Il s’agit alors de représentations symboliques, toutes plus ou moins suggérées sous l'accumulation des images : cette mise en écriture tente de construire un système synergique et synesthésique, dont une des fonctions serait de désigner le métissage, en profondeur dont est constitué la modernité (ou la post-modernité).
Le pari reste cependant ici celui de désigner ces dimensions grandioses ( au sens littéraire du terme ) dans le cadre étroit et arrêté du livre, tel qu’il est défini dans l’espace actuel de la littérature occidentale, alors que le rêve poursuivi est ici celui d’un livre total.
On voit donc apparaître ici, comme pour Dib, toujours en superposition ou en surlignage, un livre lui aussi rêvé, résultat d’une confluence des cultures et des pratiques scripturaires, qui désigne l’activité créatrice dans toute son ampleur, sa polygraphie et son codage : livre total donc, fantasmatique, inouï, fluctuant, productif, livre vivant et de la vie, dans la mesure où il essaie de saisir le mouvement et la métamorphose, qui restent les clés des transformations et des saisissements opératoires essentiels de l’existence.

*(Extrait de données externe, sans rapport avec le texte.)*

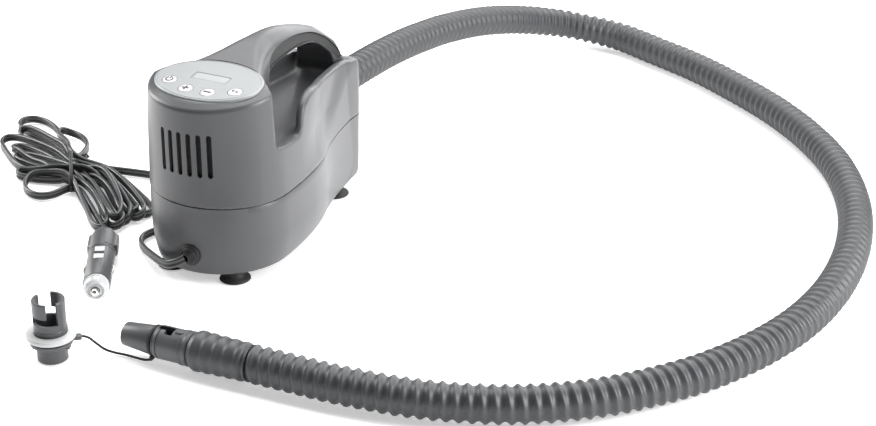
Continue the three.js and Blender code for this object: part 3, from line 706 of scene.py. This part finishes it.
def upper_shell(x, y, z):
    """The upper housing, hollow in the tower and below the scoop, and open at the seam."""
    body = body_solid(x, y, z)
    room = np.maximum(body + WALL, np.minimum(y - TOWER_REAR_Y, z - ROOM_TOP_Z))
    shell = np.maximum(body, -room)
    return np.maximum(shell, (SEAM_Z + 0.35) - z)


body_upper = new_object("body_upper", *surface_net(upper_shell, *UPPER_BOX, CELL))


def vent_tools():
    """Six upright slots with round ends, fanned about the lobe's axis."""
    ends = np.radians(np.linspace(0, 180, 9))
    half, low, high = 2.1, 92.2, 128.2
    slot = [(half * math.cos(a), high - half + half * math.sin(a)) for a in ends]
    slot += [(-half * math.cos(a), low + half - half * math.sin(a)) for a in ends]
    spacing, middle = 8.8, -89.3
    for i in range(6):
        at = shift(0, LOBE_Y) @ spin((i - 2.5) * spacing + middle)
        yield prism("slot", slot, LOBE_R - 7, LOBE_R + 5, "YZ", at)


PANEL_PLACE = shift(0, PANEL_Y, PANEL_Z) @ Matrix.Rotation(PANEL_TILT, 4, "X")


def oval(a, b, count=96):
    turn = np.linspace(0, 2 * math.pi, count, endpoint=False)
    return [(a * math.cos(t), b * math.sin(t)) for t in turn]


def band_patch(name, inner, outer, grow=0.0, rows=9, columns=64):
    """A block along the grip band: its inner and outer faces follow the handle's side at given depths."""
    low, high = [spread(smooth_path(edge, 0.5), columns) for edge in (GRIP_LOW, GRIP_HIGH)]
    mix = np.linspace(-grow, 1 + grow, rows)[None, :, None]
    grid = low[:, None] * (1 - mix) + high[:, None] * mix
    y, z = grid[..., 0].ravel(), grid[..., 1].ravel()
    nearest, furthest, halvings = 4.0, 34.0, 26
    lo, hi = np.full(len(y), nearest), np.full(len(y), furthest)
    for _ in range(halvings):
        mid = 0.5 * (lo + hi)
        inside = round_both(strap_field(mid, y), crown_field(y, z), np.interp(y, round_y, round_r)) < 0
        lo, hi = np.where(inside, mid, lo), np.where(inside, hi, mid)
    skins = [np.stack([lo - inner, y, z], 1), np.stack([lo - outer, y, z], 1)]
    size = rows * columns
    faces = []
    for i in range(columns - 1):
        for j in range(rows - 1):
            a, b, c, d = i * rows + j, i * rows + j + 1, (i + 1) * rows + j + 1, (i + 1) * rows + j
            faces += [[a, b, c, d], [size + d, size + c, size + b, size + a]]
    edge = ([i * rows for i in range(columns)] + [(columns - 1) * rows + j for j in range(1, rows)]
            + [i * rows + rows - 1 for i in range(columns - 2, -1, -1)] + list(range(rows - 2, 0, -1)))
    faces += [[a, size + a, size + b, b] for a, b in zip(edge, edge[1:] + edge[:1])]
    right = np.vstack(skins)
    left = right * (-1, 1, 1)
    both = [list(f) for f in faces] + [[2 * size + k for k in reversed(f)] for f in faces]
    return outward(new_object(name, np.vstack([right, left]), both))


# The well overlaps the panel's seat, so it is cut in a pass of its own.
body_cuts = list(vent_tools())
body_cuts.append(prism("seat", oval(PANEL_A + 0.45, PANEL_B + 0.45), -1.6, 30, "XY", PANEL_PLACE))
panel_well = prism("well", oval(PANEL_A - 4, PANEL_B - 4), -14, -1, "XY", PANEL_PLACE)
body_cuts.append(lathe("outlet", [(14.9, 98), (14.9, 130)], 48, "Y", False, shift(0, 0, OUTLET_Z)))
body_cuts.append(band_patch("groove", 2.2, -9, 0.05))
carve(body_upper, body_cuts)
carve(body_upper, [panel_well])
soften(body_upper, 42)
grip_insert = soften(band_patch("grip_insert", 4.2, 1.25, -0.03), 60)


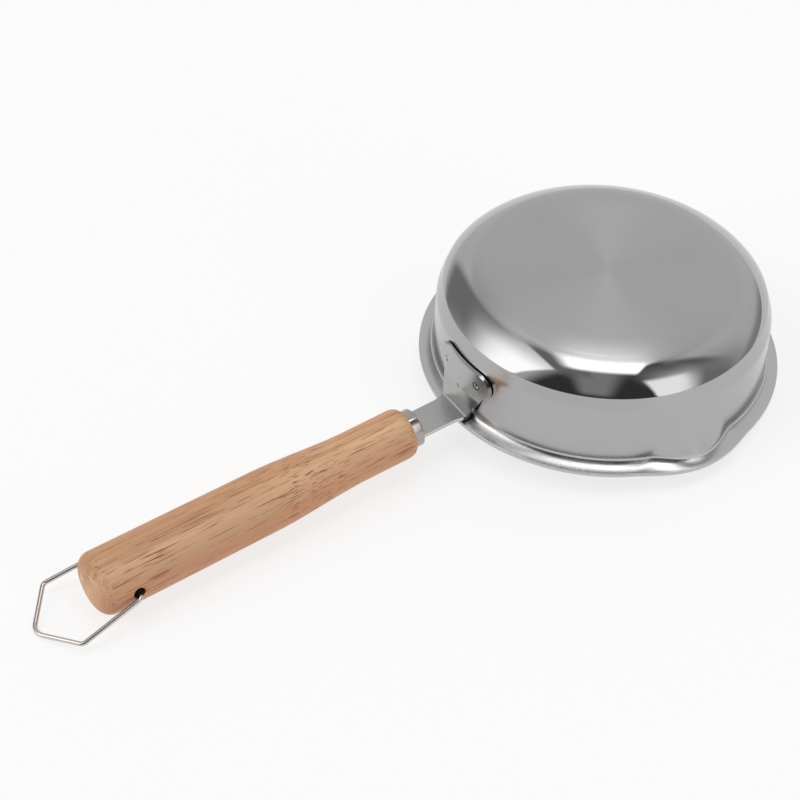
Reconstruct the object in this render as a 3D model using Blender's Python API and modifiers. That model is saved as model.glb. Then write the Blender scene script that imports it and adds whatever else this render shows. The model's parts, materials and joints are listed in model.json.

Au-delà du principe alchimique du feu transformateur/salvateur exposé dans Talismano, on retrouve dans Phantasia, l’échappée fulgurante de l’imagination créatrice, accompagnée du pouvoir visionnaire du narrateur, producteur actif de la dimension du voyage et de la mouvance.
Ces deux expériences s’inscrivent toutes les deux dans le cadre du rapport aux signes : il s’agit d’utiliser leur multiplicité, leur pouvoir de déplacement des lieux communs, leur tendance au foisonnement qui permettent ici néanmoins d’affirmer et de poser une singularité productrice, celle d’un narrateur, dont le propre est l’activité visionnaire et le dévoilement différé par le , d’une conception de l’existence qui tend à réhabiliter les mythes, notamment platoniciens, du monde comme illusion ou comme traversée vers une intériorité dissimulée.